TASK PROMPT>
Set down exactly the lines of the records from the top to the line containing "running_gap = 0.05"; include both.

[Rows from a 3D modeling dataset]
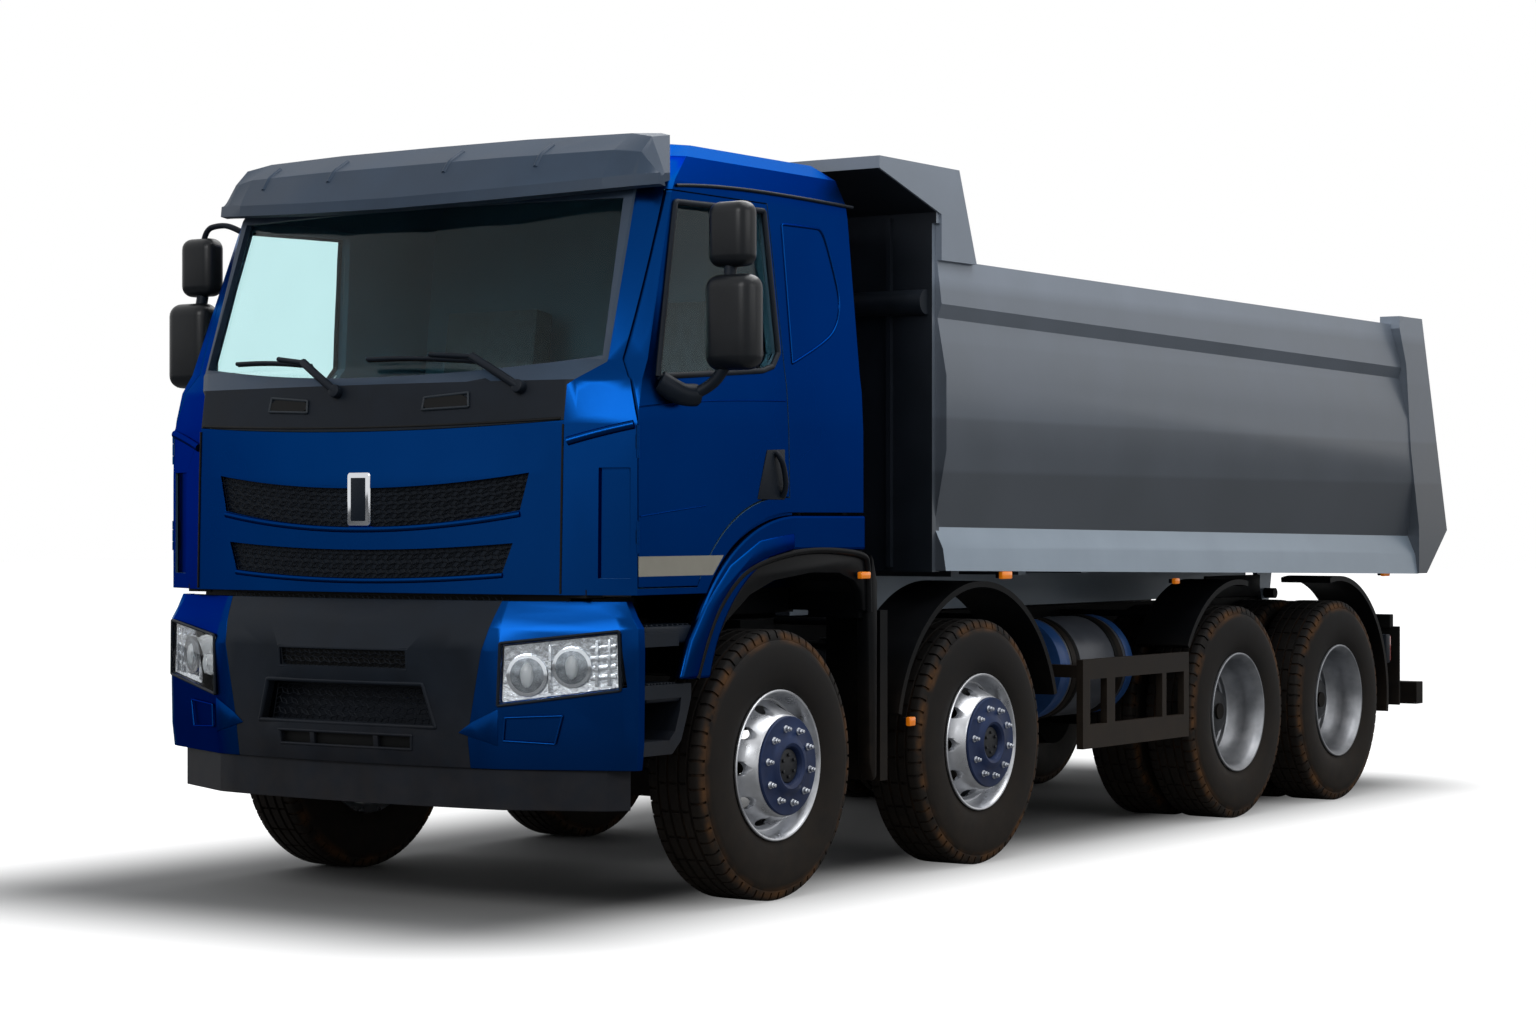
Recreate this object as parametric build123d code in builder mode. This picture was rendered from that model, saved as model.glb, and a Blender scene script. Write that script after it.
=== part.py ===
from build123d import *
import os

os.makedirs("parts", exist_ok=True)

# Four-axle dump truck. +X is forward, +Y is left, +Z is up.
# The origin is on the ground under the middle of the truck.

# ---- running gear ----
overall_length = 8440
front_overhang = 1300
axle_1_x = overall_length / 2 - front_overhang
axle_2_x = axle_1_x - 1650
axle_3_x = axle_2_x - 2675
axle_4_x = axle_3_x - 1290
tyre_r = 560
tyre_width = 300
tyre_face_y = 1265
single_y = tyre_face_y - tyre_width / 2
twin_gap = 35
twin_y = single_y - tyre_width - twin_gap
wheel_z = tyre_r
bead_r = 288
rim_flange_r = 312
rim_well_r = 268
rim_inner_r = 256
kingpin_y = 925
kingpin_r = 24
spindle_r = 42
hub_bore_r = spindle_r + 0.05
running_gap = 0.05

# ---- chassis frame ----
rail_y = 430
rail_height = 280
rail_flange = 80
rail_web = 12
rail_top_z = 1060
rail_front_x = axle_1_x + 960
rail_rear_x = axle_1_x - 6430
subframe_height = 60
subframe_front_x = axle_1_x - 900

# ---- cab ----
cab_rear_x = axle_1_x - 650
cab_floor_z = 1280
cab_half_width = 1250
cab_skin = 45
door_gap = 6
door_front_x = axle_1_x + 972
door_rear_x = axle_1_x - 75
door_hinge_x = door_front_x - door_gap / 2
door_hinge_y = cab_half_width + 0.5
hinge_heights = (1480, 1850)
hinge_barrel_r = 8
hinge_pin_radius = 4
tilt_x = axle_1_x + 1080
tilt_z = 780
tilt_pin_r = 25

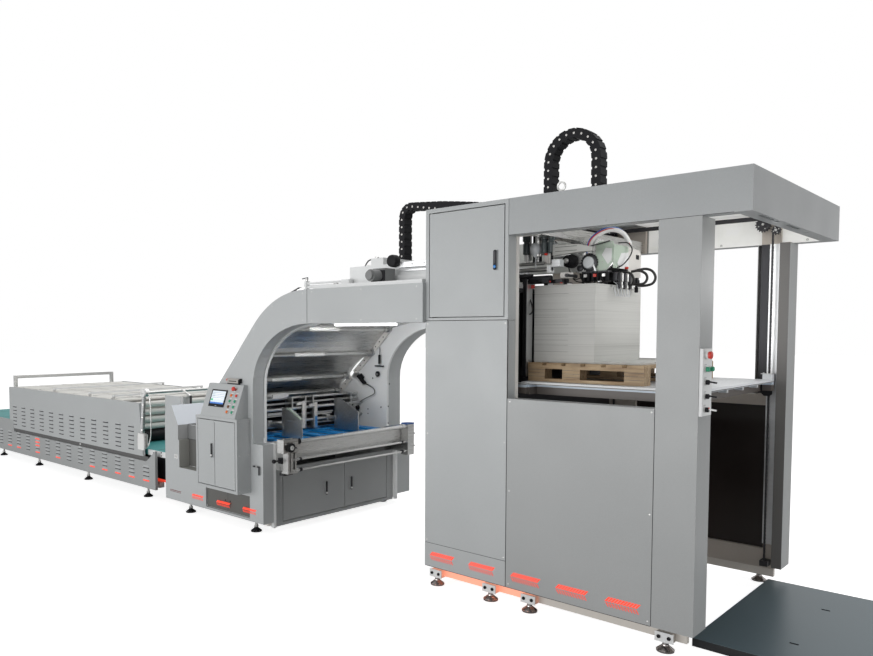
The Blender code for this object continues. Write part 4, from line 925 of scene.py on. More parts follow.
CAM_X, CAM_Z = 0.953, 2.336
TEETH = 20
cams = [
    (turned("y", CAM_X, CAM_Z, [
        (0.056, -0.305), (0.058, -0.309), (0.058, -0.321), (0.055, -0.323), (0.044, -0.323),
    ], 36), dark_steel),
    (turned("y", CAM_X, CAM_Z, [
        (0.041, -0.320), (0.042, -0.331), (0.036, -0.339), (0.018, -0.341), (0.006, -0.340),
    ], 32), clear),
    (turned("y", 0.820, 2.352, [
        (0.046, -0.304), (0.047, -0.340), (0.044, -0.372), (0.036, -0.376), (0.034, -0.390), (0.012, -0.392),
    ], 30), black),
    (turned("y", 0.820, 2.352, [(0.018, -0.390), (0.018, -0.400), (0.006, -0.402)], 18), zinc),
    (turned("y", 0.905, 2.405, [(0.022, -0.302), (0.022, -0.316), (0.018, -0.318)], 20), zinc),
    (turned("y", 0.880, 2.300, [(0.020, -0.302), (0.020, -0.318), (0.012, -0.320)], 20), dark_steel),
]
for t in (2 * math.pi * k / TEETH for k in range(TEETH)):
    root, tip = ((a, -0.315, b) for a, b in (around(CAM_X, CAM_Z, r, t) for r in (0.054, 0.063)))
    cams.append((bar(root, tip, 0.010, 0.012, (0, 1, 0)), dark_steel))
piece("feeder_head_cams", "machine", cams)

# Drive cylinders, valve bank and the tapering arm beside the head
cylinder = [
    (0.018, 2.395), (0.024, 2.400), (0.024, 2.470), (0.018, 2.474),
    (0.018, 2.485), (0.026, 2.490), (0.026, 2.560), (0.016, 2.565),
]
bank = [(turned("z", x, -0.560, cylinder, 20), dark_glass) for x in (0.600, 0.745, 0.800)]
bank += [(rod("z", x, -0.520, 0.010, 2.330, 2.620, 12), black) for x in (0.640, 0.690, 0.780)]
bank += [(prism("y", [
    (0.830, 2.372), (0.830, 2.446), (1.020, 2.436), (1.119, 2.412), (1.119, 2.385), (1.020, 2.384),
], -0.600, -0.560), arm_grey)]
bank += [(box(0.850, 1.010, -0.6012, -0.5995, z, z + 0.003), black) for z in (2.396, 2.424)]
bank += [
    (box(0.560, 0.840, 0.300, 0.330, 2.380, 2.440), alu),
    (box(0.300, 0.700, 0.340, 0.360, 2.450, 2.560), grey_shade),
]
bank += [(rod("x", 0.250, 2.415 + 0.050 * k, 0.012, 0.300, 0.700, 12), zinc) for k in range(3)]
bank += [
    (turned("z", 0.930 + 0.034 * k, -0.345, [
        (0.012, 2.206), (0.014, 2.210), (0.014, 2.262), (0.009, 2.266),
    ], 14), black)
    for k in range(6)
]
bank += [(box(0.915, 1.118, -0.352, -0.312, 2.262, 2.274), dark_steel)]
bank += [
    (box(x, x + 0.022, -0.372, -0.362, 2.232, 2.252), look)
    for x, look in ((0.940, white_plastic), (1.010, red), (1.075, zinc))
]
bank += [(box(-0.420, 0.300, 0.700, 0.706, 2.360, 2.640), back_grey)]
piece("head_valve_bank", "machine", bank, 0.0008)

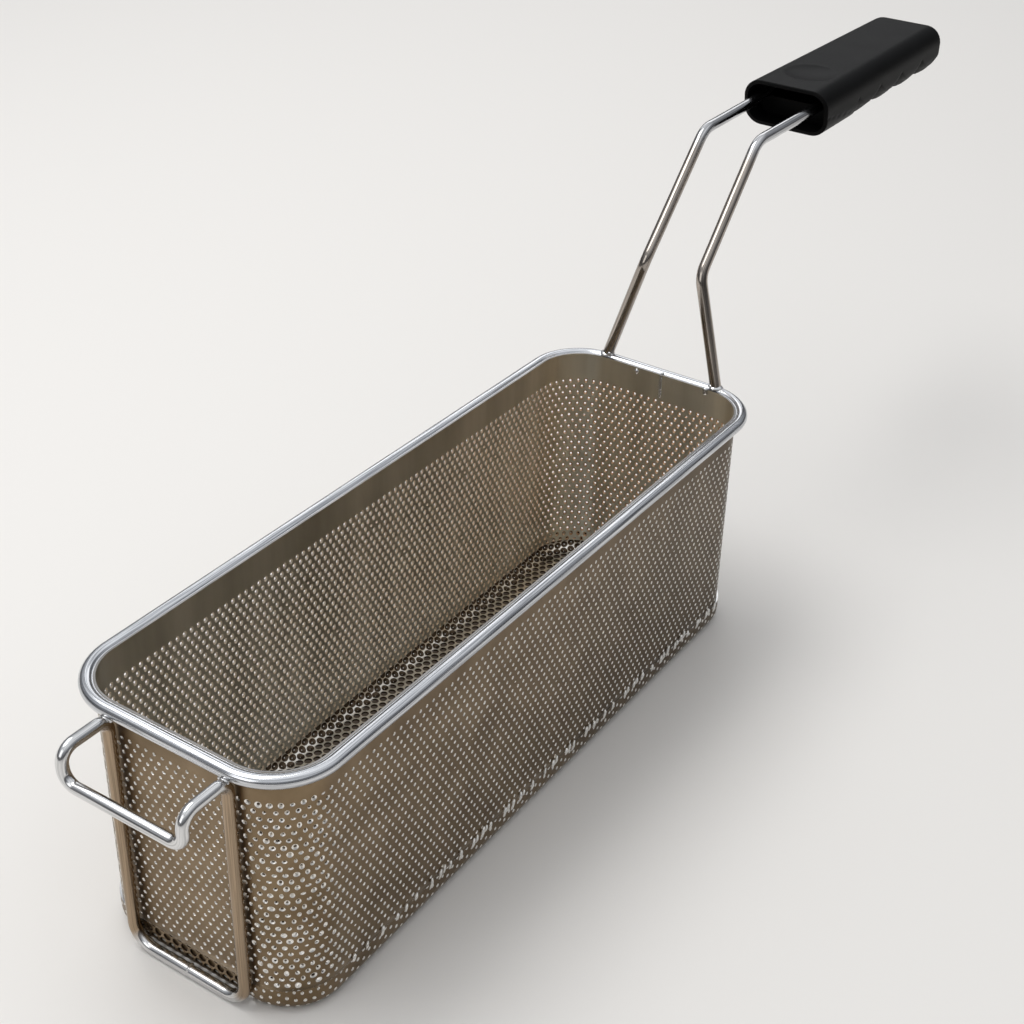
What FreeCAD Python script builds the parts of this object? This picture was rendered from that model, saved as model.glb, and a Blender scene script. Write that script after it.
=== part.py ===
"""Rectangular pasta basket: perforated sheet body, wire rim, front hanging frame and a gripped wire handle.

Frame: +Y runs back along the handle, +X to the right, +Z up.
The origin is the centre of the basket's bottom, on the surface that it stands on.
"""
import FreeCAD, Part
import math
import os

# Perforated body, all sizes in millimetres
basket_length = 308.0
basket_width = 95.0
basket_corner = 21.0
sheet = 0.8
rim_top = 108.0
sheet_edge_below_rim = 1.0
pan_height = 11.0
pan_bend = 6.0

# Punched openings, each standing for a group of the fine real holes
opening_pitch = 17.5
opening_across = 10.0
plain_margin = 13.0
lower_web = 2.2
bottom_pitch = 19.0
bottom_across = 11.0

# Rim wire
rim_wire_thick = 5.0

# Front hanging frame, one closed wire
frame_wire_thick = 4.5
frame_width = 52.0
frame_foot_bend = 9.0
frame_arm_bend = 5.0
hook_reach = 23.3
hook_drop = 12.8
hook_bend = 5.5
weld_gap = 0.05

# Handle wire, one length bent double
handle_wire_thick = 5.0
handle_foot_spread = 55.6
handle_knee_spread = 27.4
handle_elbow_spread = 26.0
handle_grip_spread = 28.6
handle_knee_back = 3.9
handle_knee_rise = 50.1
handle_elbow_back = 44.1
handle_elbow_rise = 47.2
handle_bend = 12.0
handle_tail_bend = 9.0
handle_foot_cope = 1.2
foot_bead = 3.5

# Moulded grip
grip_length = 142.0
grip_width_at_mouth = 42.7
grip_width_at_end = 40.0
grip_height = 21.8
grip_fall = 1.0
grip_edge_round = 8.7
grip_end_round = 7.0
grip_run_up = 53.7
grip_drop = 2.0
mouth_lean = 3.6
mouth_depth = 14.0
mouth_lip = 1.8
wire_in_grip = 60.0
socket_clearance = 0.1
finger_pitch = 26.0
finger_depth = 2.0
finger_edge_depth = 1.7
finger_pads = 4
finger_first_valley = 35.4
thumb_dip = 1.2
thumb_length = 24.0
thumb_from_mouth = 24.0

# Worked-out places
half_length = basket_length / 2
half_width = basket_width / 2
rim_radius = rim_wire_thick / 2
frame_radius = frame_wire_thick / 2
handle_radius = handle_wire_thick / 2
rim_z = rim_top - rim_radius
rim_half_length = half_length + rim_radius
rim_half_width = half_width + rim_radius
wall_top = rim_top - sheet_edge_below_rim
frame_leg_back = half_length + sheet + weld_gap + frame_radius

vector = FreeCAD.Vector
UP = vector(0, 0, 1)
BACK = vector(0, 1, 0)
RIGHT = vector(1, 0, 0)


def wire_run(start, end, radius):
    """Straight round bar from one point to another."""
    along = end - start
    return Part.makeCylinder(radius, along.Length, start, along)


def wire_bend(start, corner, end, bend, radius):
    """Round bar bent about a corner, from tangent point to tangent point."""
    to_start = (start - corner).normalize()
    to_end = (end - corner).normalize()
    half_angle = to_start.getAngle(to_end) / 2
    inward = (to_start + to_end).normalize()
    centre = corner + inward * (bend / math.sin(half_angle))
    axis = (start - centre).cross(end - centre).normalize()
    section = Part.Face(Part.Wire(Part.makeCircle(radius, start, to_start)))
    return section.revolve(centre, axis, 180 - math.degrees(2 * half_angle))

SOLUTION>
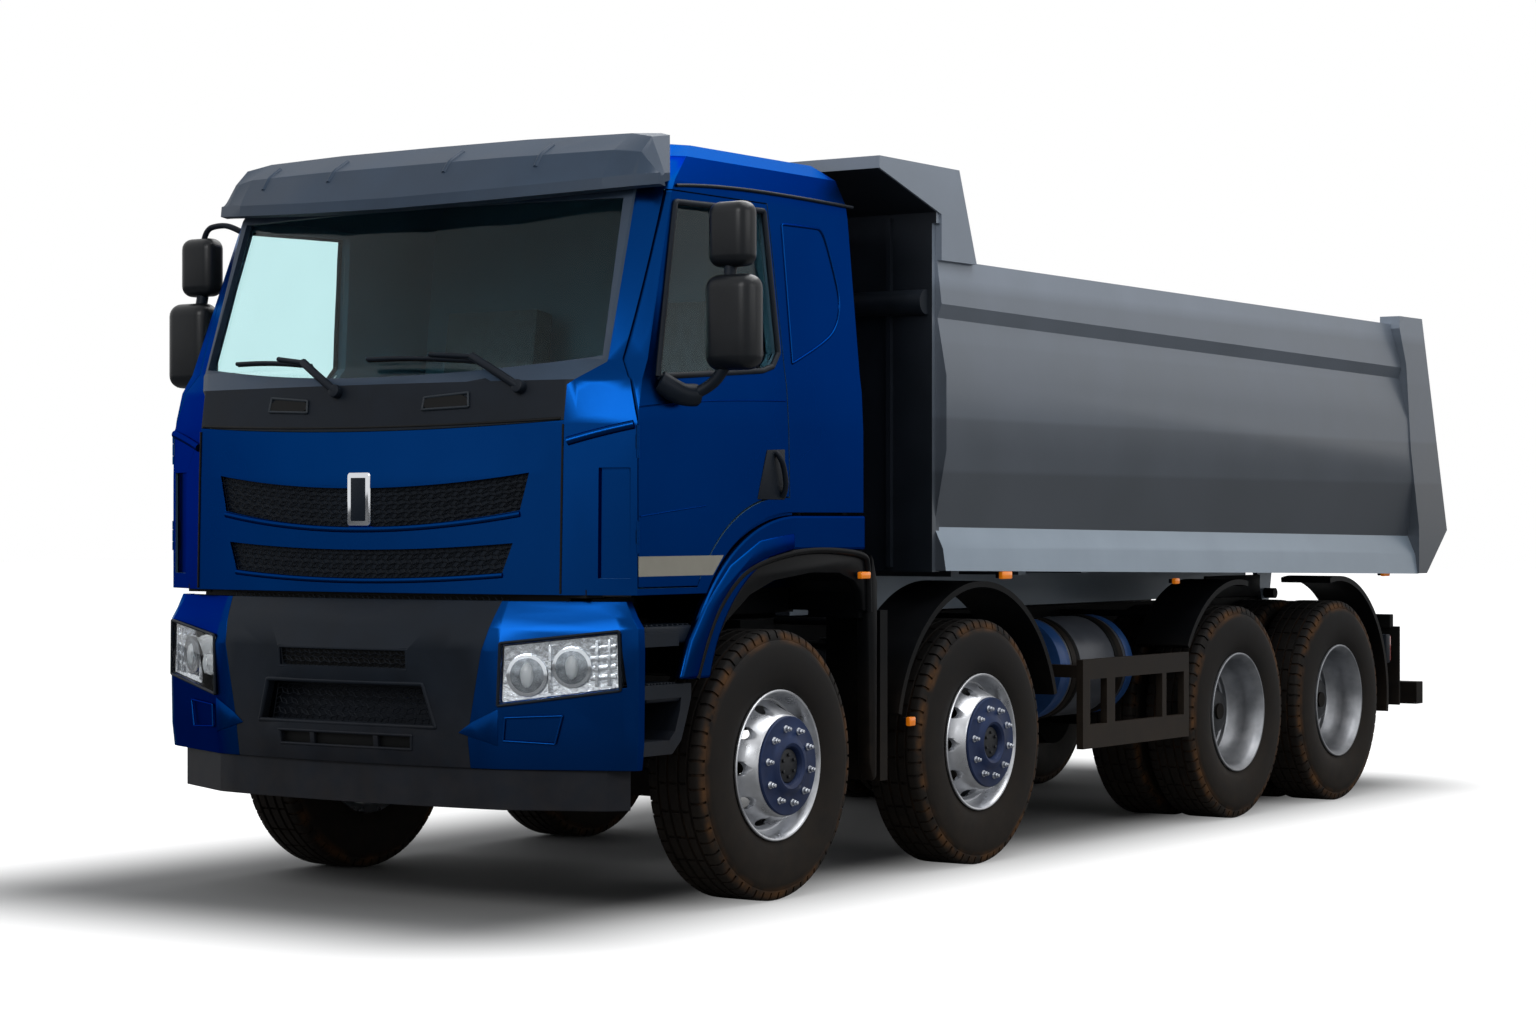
Recreate this object as parametric build123d code in builder mode. This picture was rendered from that model, saved as model.glb, and a Blender scene script. Write that script after it.
=== part.py ===
from build123d import *
import os

os.makedirs("parts", exist_ok=True)

# Four-axle dump truck. +X is forward, +Y is left, +Z is up.
# The origin is on the ground under the middle of the truck.

# ---- running gear ----
overall_length = 8440
front_overhang = 1300
axle_1_x = overall_length / 2 - front_overhang
axle_2_x = axle_1_x - 1650
axle_3_x = axle_2_x - 2675
axle_4_x = axle_3_x - 1290
tyre_r = 560
tyre_width = 300
tyre_face_y = 1265
single_y = tyre_face_y - tyre_width / 2
twin_gap = 35
twin_y = single_y - tyre_width - twin_gap
wheel_z = tyre_r
bead_r = 288
rim_flange_r = 312
rim_well_r = 268
rim_inner_r = 256
kingpin_y = 925
kingpin_r = 24
spindle_r = 42
hub_bore_r = spindle_r + 0.05
running_gap = 0.05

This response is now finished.